2) Arrival – Original Science Fiction often brings about some of the most original ideas in film. A few years ago we had Edge of Tomorrow (I know it was a book first, but original for Hollywood), then in 2015 we had the wonderful Ex Machina, and last year we were treated to Denis Villeneuve’s Arrival. Arrival was genuinely engaging, yet thoughtful Sci-Fi film that didn’t rely on over the top action set pieces to hook the audience, but rather a great premise, and fantastic story telling. Amy Adams was certainly snubbed in the Best Actress category as she gives a brilliant, if maybe not as flashy as some of the others. Arrival is one of the best Sci-Fi films in recent years and whilst it probably won’t win the Best Picture Oscar, it does deserve to be in the picture.
1) La La Land – If you read my review then you’ll know how much I love La La Land.

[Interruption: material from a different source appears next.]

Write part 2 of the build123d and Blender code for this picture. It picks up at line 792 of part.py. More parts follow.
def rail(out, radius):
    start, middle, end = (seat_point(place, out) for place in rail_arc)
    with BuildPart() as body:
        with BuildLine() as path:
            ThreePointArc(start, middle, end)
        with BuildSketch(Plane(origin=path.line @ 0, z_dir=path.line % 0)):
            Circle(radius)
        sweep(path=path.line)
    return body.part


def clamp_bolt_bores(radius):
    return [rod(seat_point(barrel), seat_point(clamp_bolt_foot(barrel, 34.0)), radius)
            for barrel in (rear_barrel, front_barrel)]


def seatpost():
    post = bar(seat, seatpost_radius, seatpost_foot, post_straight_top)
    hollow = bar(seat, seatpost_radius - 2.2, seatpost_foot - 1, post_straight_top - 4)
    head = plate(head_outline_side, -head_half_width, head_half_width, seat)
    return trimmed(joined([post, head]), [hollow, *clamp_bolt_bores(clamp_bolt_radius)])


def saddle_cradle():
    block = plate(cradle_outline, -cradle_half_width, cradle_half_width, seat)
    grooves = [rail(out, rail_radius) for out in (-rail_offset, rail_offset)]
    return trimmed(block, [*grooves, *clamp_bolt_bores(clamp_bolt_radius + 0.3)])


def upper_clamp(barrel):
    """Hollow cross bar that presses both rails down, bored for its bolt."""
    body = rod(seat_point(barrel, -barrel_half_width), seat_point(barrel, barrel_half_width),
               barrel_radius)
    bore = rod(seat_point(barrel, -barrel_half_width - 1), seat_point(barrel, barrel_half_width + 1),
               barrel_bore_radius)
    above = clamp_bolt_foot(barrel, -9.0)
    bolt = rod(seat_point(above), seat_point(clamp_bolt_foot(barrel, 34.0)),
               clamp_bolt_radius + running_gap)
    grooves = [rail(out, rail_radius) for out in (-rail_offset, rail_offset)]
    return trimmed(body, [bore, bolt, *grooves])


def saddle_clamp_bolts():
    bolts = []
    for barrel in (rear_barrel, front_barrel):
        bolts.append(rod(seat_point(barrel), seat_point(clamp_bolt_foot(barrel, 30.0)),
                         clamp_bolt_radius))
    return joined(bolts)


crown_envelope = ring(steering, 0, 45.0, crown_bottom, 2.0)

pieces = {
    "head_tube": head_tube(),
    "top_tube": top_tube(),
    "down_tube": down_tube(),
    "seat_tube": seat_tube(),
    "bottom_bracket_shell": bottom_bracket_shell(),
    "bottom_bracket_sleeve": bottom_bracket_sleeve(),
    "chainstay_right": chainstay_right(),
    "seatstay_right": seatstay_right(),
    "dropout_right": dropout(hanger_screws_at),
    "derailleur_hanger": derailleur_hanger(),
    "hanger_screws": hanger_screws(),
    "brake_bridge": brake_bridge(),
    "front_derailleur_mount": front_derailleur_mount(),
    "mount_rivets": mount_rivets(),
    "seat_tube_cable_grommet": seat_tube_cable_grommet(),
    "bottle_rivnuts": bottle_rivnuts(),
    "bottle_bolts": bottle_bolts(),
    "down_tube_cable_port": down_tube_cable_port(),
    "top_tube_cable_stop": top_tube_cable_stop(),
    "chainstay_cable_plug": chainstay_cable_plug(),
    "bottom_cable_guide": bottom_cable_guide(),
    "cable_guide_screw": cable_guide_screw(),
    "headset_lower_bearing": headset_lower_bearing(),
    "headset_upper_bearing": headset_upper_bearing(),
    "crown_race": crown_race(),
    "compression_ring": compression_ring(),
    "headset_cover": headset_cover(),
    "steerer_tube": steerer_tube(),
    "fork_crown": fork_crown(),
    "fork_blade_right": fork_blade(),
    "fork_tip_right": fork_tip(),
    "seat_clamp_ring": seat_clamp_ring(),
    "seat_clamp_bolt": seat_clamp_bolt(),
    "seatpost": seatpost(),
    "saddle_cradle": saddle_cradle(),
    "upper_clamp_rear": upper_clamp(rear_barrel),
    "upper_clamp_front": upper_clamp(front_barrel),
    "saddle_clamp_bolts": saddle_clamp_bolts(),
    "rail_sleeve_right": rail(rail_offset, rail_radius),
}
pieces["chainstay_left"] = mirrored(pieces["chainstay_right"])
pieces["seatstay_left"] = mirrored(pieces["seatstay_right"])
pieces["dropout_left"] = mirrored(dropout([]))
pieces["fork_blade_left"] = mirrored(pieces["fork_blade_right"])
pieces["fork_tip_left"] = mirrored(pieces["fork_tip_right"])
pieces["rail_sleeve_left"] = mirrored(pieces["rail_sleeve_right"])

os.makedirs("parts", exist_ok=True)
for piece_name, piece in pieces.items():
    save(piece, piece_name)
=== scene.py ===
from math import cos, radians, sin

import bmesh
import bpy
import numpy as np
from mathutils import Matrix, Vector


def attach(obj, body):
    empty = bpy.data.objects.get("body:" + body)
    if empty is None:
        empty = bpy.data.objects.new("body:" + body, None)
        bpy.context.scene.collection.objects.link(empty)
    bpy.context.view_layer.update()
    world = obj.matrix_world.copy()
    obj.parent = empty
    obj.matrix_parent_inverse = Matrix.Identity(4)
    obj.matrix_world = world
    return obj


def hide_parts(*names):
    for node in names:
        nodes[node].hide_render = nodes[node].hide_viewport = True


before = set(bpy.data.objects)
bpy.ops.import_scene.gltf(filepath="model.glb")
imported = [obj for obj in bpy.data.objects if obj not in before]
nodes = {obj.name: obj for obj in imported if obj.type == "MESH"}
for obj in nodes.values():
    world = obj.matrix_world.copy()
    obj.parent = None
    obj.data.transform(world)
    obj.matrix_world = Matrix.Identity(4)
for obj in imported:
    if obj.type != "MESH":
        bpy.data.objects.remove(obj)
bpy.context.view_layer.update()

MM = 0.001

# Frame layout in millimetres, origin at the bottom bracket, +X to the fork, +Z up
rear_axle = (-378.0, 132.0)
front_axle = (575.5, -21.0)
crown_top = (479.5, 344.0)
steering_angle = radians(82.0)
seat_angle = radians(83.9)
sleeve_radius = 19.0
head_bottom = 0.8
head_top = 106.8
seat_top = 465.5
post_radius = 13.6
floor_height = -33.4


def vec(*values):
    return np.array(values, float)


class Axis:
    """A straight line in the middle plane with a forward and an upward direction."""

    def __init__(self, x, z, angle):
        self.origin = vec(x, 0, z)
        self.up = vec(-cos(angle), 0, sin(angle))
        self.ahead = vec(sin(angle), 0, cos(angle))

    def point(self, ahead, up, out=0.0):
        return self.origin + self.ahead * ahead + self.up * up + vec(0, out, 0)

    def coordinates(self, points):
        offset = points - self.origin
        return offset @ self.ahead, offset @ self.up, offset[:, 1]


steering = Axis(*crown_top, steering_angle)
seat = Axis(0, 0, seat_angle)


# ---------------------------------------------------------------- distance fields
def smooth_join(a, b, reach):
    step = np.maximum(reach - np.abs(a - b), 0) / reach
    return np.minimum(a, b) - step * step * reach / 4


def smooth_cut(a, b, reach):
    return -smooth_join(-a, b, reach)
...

I’ve seen this film 3 or 4 times already, and it’s still great. It’s not going to be a film for everyone, but it is one for the dreamers. And that’s me. Part tribute to the musical history of Hollywood, part film about what it takes to follow your dreams, part simple love story. The film does a beautiful job of tying these three aspects together and the result is not only the front-runner for the Best Picture Oscar, but also my favourite of the nine films. The music is great, the cinematography is stunning, Stone and Gosling both give great performances and had to learn to new skills, and Damien Chazelle’s direction is perfect. Chazelle manages to bring together elaborately choreographed song and dance numbers, beautiful personal moments, and sequences that are dream like. The film isn’t without flaws, but they are easy to overlook when a film makes you feel as good as La La Land does.
So do you agree with my ranking of the Best Picture Nominees? What do you think should win the big award on Sunday? And do you think anything can really upset La La Land’s chances? Let me know.